9/10/09

if you don't know, now you know



so for the very few followers of my blog, you all must know my infatuation with gaga. i think she is probably one of the greatest performers of our time, able to cross the more avant-garde and just general ridiculous into the mainstream. anyway, i had potentially been getting tickets off craigslist since one of my college friends is already going and i would be attending with another, but nothing really happened with that. in an act of sheer luck yesterday, i was able to obtain two tickets (for only $50!!) off craigslist (you win again). AKA...I AM ACTUALLY SEEING LADY GAGA AND HOLY MOTHER
OF PEARL I AM SO EXCITED. and i will be sitting here:
in that little box 13...aka really good seats. so therefore i can no longer complain about college park because this d.c. thing is a+. i'm also starting a book/music club with my palz and having a million career revelations at once! life.

9/8/09

p.s.
i just want to trek it the fuck across america this summer.

inspiration pt 2


that is it for this week, my cramps are killing me and my whole school is infected by...THE SWINE.
DUN DUN DUN.
anyway, college is getting increasingly better, and i'm especially enjoying my history of popular music class. we get to spend the class learning about musicians starting during the 1940s, and how technology has progressed since then as far as recording and instruments go. this past week we learned about Howlin' Wolf, Muddy Waters, and other blues artists of the 40s and 50s. I had never really been one for blues but it was clear where rock and roll got its influence, so i actually thoroughly enjoyed the music. i have it tomorrow so i hopefully i have things to add to this blog about it. also, i recently went to my school's newspaper meeting. while i was originally excited to get a jump start on my journalism career, i found the meeting kind of...bland. i guess i'm not cut out for writing about the new bus line or the first look fair, none of that just seems to interest me. i think i'll still do diversions (the arts section), since i applied for a fashion column, which i most likely won't get but it was fun trying. i gave an overview of other fashion publications besides vogue and elle, focusing on interview, nylon, pop, and dazed and confused (i could do more but it had to be short). while researching them, it made me realize THAT is what i want to do most- express my own creativity on my own terms. so tentatively, a close friend here and I are starting our own magazine, writing about what we want.
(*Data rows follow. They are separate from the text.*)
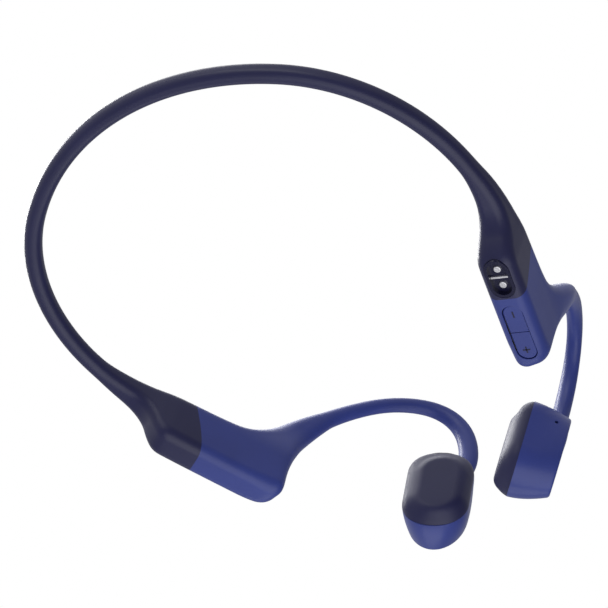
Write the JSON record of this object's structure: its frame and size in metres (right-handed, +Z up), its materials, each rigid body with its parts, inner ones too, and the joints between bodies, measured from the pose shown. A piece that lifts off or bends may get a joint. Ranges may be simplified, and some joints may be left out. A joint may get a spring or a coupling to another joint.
{
  "type": "bone conduction headphones",
  "caption": "Open-ear bone conduction headphones: a sprung neckband joins two pods behind the ears, and ear hooks carry the padded transducers.",
  "frame": {"origin": "on the surface that the headphones stand on, below the middle of their bounding box", "axes": "+X is the wearer's right, +Y is the wearer's forward, +Z is up as worn"},
  "size_m": [0.1256, 0.1434, 0.0473],
  "materials": {
    "sleeve_silicone": "matte dark navy silicone",
    "cover_silicone": "satin blue silicone",
    "driver_shell": "satin blue shell",
    "pad_silicone": "matte dark navy silicone",
    "key_silicone": "satin blue silicone",
    "spring_wire": "drawn nickel titanium wire",
    "cable_sheath": "matte black",
    "inner_plastic": "black moulded plastic",
    "seal_rubber": "soft grey rubber",
    "port_plastic": "glossy dark navy",
    "contact_metal": "plated contact",
    "magnet_metal": "nickel plated",
    "steel": "stamped steel",
    "copper": "enamelled copper winding",
    "circuit_board": "green solder mask",
    "chip_plastic": "black epoxy",
    "battery_foil": "pouch foil"
  },
  "bodies": {
    "root": {"battery_board": "circuit_board", "battery_cell": "battery_foil", "bluetooth_chip": "chip_plastic", "charging_pins": "contact_metal", "charging_port_bezel": "port_plastic", "charging_port_divider": "contact_metal", "charging_port_magnet": "magnet_metal", "key_board": "circuit_board", "left_driver_housing": "driver_shell", "left_ear_hook_cable": "cable_sheath", "left_ear_hook_cover": "cover_silicone", "left_ear_hook_wire": "spring_wire", "left_face_pad": "pad_silicone", "left_pod_chassis": "inner_plastic", "left_pod_lid": "inner_plastic", "left_pod_lid_seal": "seal_rubber", "left_suspension_spring": "steel", "left_vibration_plate": "inner_plastic", "left_voice_coil": "copper", "main_circuit_board": "circuit_board", "microphone": "chip_plastic", "multifunction_switch": "chip_plastic", "neckband_cable": "cable_sheath", "neckband_sleeve": "sleeve_silicone", "neckband_wire": "spring_wire", "right_driver_housing": "driver_shell", "right_ear_hook_cable": "cable_sheath", "right_ear_hook_cover": "cover_silicone", "right_ear_hook_wire": "spring_wire", "right_face_pad": "pad_silicone", "right_pod_chassis": "inner_plastic", "right_pod_lid": "inner_plastic", "right_pod_lid_seal": "seal_rubber", "right_suspension_spring": "steel", "right_vibration_plate": "inner_plastic", "right_voice_coil": "copper", "volume_down_switch": "chip_plastic", "volume_up_switch": "chip_plastic"},
    "volume_up": {"volume_up_key": "key_silicone"},
    "volume_down": {"volume_down_key": "key_silicone"},
    "multifunction": {"multifunction_button": "key_silicone"},
    "right_motor": {"right_motor_yoke": "steel", "right_motor_magnet": "magnet_metal", "right_motor_top_plate": "steel"},
    "left_motor": {"left_motor_yoke": "steel", "left_motor_magnet": "magnet_metal", "left_motor_top_plate": "steel"}
  },
  "joints": [
    {"name": "volume_up_press", "type": "slide", "parent": "root", "child": "volume_up", "axis": [0, 0, 1], "range_m": [0, 0.0003], "stiffness_N_per_m": 4000},
    {"name": "volume_down_press", "type": "slide", "parent": "root", "child": "volume_down", "axis": [0, 0, 1], "range_m": [0, 0.0003], "stiffness_N_per_m": 4000},
    {"name": "multifunction_press", "type": "slide", "parent": "root", "child": "multifunction", "axis": [0.9184, -0.3955, 0], "range_m": [0, 0.0003], "stiffness_N_per_m": 4000},
    {"name": "right_motor_vibration", "type": "slide", "parent": "root", "child": "right_motor", "axis": [0.6001, 0.7998, 0.0139], "range_m": [-0.00015, 0.00015], "stiffness_N_per_m": 2500},
    {"name": "left_motor_vibration", "type": "slide", "parent": "root", "child": "left_motor", "axis": [-0.6001, 0.7998, 0.0139], "range_m": [-0.00015, 0.00015], "stiffness_N_per_m": 2500}
  ]
}
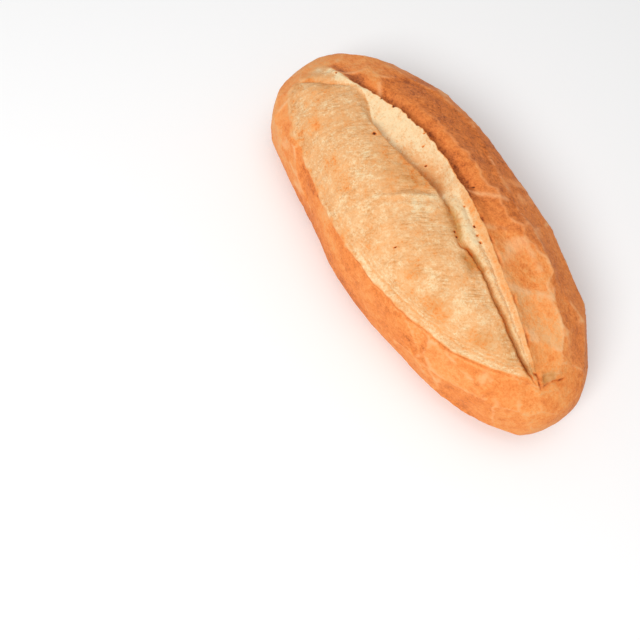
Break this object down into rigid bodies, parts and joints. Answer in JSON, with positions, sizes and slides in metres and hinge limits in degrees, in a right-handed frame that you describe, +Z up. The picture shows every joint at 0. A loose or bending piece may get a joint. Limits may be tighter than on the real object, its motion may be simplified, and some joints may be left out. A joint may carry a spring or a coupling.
{
  "type": "white bread loaf",
  "caption": "Crusty white bread loaf with a lengthwise score: pale domed flap, cream recess, raised lip of crust and golden brown sides, on a flat base",
  "frame": {"origin": "middle of the loaf's length and width, on the flat base it stands on", "axes": "+X along the loaf, to the end where the score ends in a small tear; +Y to the browner side, behind the raised lip; +Z up"},
  "size_m": [0.2804, 0.1254, 0.0789],
  "materials": {
    "crust": "baked bread crust, matte with a faint sheen: golden orange-brown sides, straw-coloured flap, cream recess"
  },
  "bodies": {
    "root": {"loaf": "crust"}
  },
  "joints": []
}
This may be a ridiculous idea that never comes to fruition but i'm tired of having ideas and never acting on them, i'm growing up now and it's time to DO something. anyway, time to study more grammar...

9/6/09

my life can be kind of fucked up and good and i can be happy and sad and torn up about home and college but i started writing again and i want to cry...i couldn't be happier. this is who i am.

9/3/09

i'm still not sure if this is the perfect place for me, but everyday it gets better.

8/30/09


why do i feel like i'm missing something with college?

8/26/09

the start of something

tomorrow i'm starting over. tomorrow i'm leaving everything i built in my purple and fuschia room, abandoning old clothes and the writing inside the closet. i'm starting a life without my parents, without my friends, without my boyfriend, without true stability. but for some reason i can't weep and cry like i thought i would. my best friend just posted a blog entry featuring an array of pictures of our friends and each other and our town and the world. looking over it, i can't even believe how amazingly lucky i am to know the people i do and have grown up how i did. every boy and girl and friend and acquaintance i've met has shown me something new, helped me discover a different part of me, some more significant then others. every memory i have is something bright and shiny in my mind, and will carry me through the awkward moments i'm bound to have in the next couple months and will help me adjust to a new life. just because i'm changing the course of my life doesn't obliterate the past, it doesn't make me forget.
in the next few weeks, i can start to build up that person i've always wanted to be, the motivated one who create something beautiful through writing and has a constant craving for knowledge. i want to write stories, make movies, create pictures. just because i'm going to some huge state school doesn't make it impossible. i'm so excited for this i want to get to school already no matter how nervous it makes me.
tonight my best friend gave me excellent advice: go have adventures. the other day, i had an inebriated all girls sleepover where we laughed and drank mixed drinks and discussed how the single most amazing thing to happen to you is the fact you're alive. these two pieces of advice and the people that shared them with me make me feel safe and more than ready for life.